Biden visited a hospital in Israeli-annexed Palestinian East Jerusalem on Friday where he announced a $100 million aid package for medical institutions in the area.
"These hospitals are the backbone of the Palestinian healthcare system," he said, after talking extensively about his own family's experience of emergency care.
With Israeli-Palestinian peace negotiations moribund since 2014, a US official said the delegation would be taking economic measures.
They include an "additional $201 million" for the UN agency serving Palestinian refugees (UNRWA), a senior administration official said.
Funding for the agency was cut by Biden's predecessor Donald Trump.
But Biden made clear on Thursday he had no plans to reverse the controversial move to recognise Jerusalem as Israel's capital by Trump, which infuriated Palestinians who see its eastern sector as the seat of their future state.
The US delegation will also unveil plans to roll out infrastructure for 4G internet across the Gaza Strip and the West Bank by the end of next year, fulfilling a longstanding aspiration among Palestinians as some of their Israeli neighbours already tap in to faster 5G networks.
With Palestinians banned by Israel from political activity in Jerusalem, the US president travelled to Bethlehem to meet Abbas.
A muted welcome awaited him from Palestinians there.
"He cannot buy us off," said Tamer Mustafa, a 20-year-old Palestinian in downtown Bethlehem.
"The visit is not about peace, it is about Israel.
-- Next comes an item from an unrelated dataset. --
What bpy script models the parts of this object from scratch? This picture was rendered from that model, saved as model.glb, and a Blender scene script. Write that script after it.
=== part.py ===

Many people are angry because he said he was a Zionist."
Biden on Thursday reiterated Washington's support for "a two-state solution for two people, both of whom have deep and ancient roots in this land."
While Israeli Prime Minister Yair Lapid said he ultimately backs a two-state solution, the caretaker leader is not expected to take any steps towards a peace agreement ahead of elections in November.
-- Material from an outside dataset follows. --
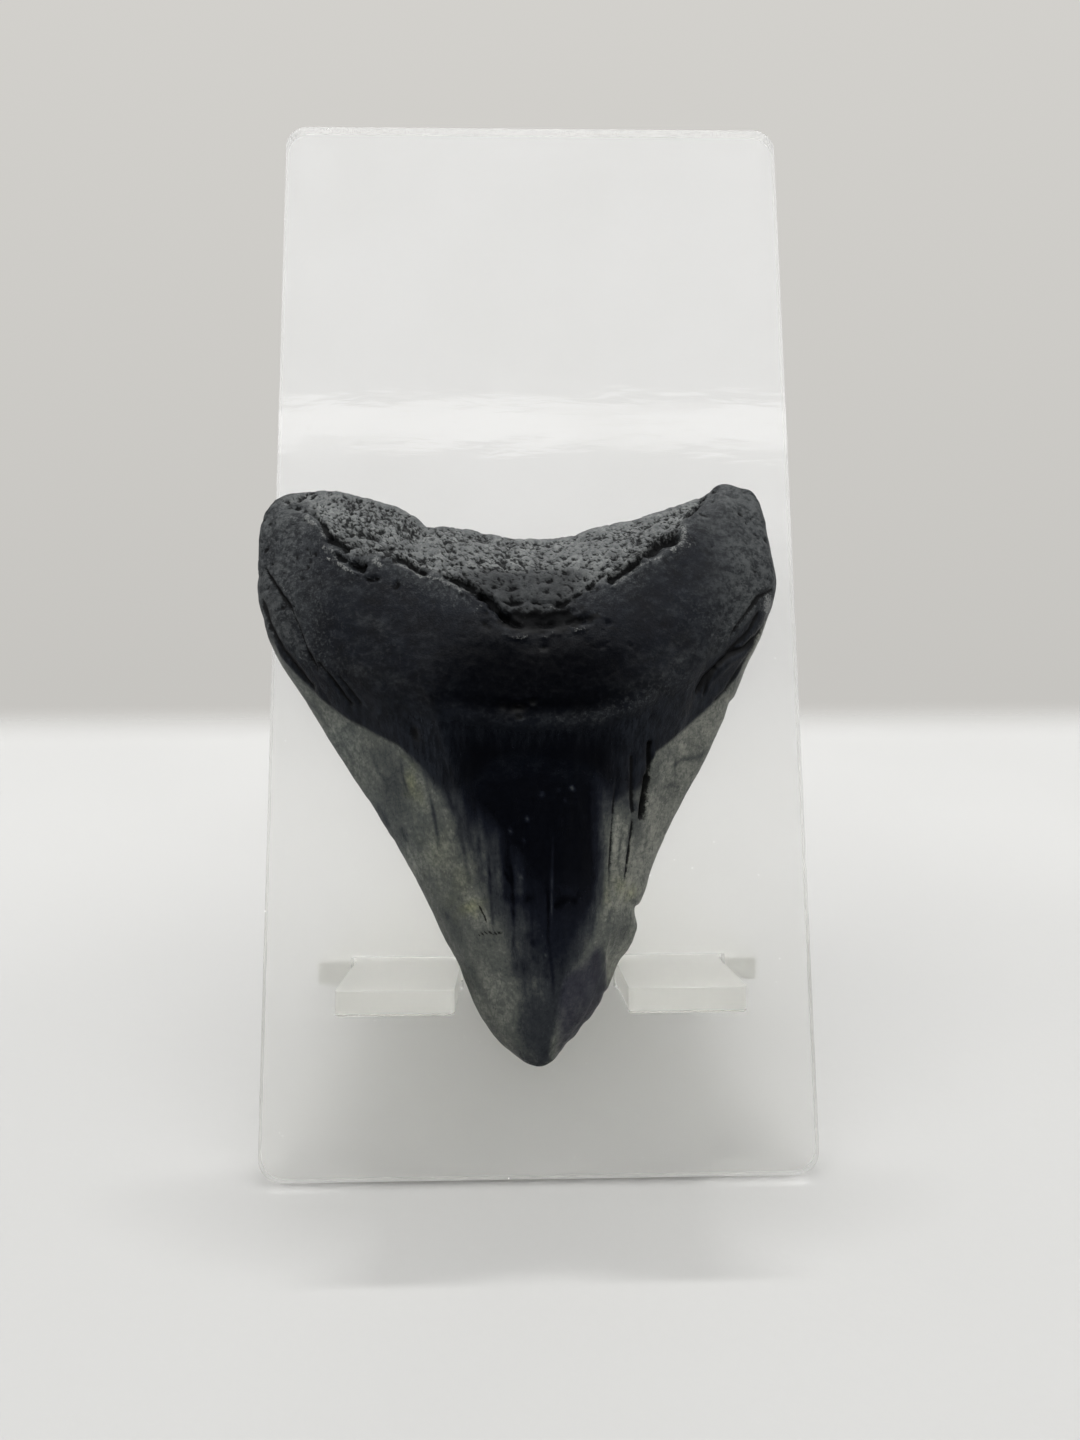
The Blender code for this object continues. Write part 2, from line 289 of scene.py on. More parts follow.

The Israeli government has recently adopted an approach known as "shrinking the conflict", taking economic measures such as increasing the number of permits for Palestinians to work in Israel.
The World Bank put the poverty rate in the Palestinian territories at 27 percent last year, saying in April that the outlook "remains precarious and subject to additional political and security risks."
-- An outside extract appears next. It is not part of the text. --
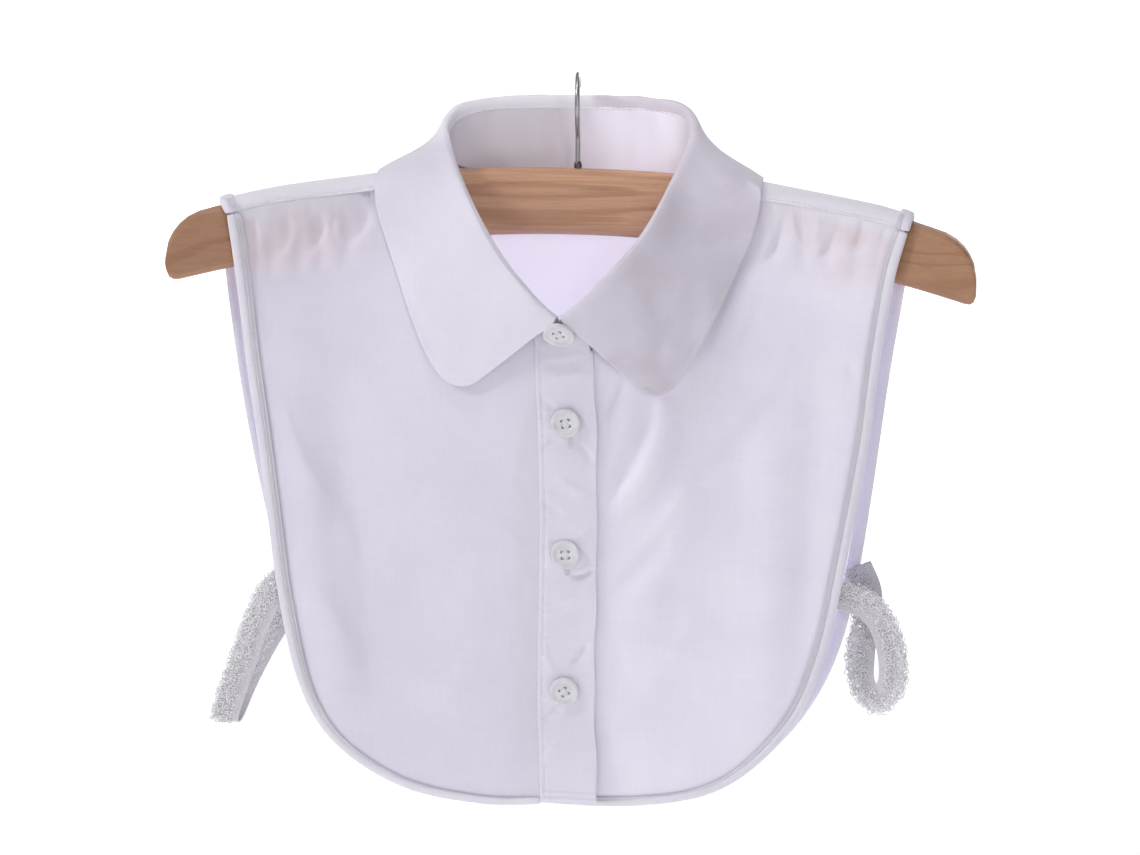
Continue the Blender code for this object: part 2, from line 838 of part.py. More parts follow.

Finding a lasting solution to the decades-long conflict was, however, not the top priority during Biden's meeting in Jerusalem with Lapid.
Iran's nuclear programme and its support for Islamist groups such as Hamas, which rules Gaza, was the focal point of Thursday's talks.
Biden and Lapid signed a new security pact, in which Washington committed to using all its "national power" to ensure Tehran does not obtain a nuclear weapon.
Washington is currently trying to get the nuclear deal between Tehran and world powers back on track, after it was derailed by Trump's unilateral withdrawal in 2018.
In a tweet on Friday, Iran's Foreign Minister Hossein Amir-Abdollahian said Biden's trip to Israel was a "puppet show" that made his country "more determined" to protect its nuclear interests.
Following the visit to the West Bank, Biden will then meet with Saudi Arabia's leadership.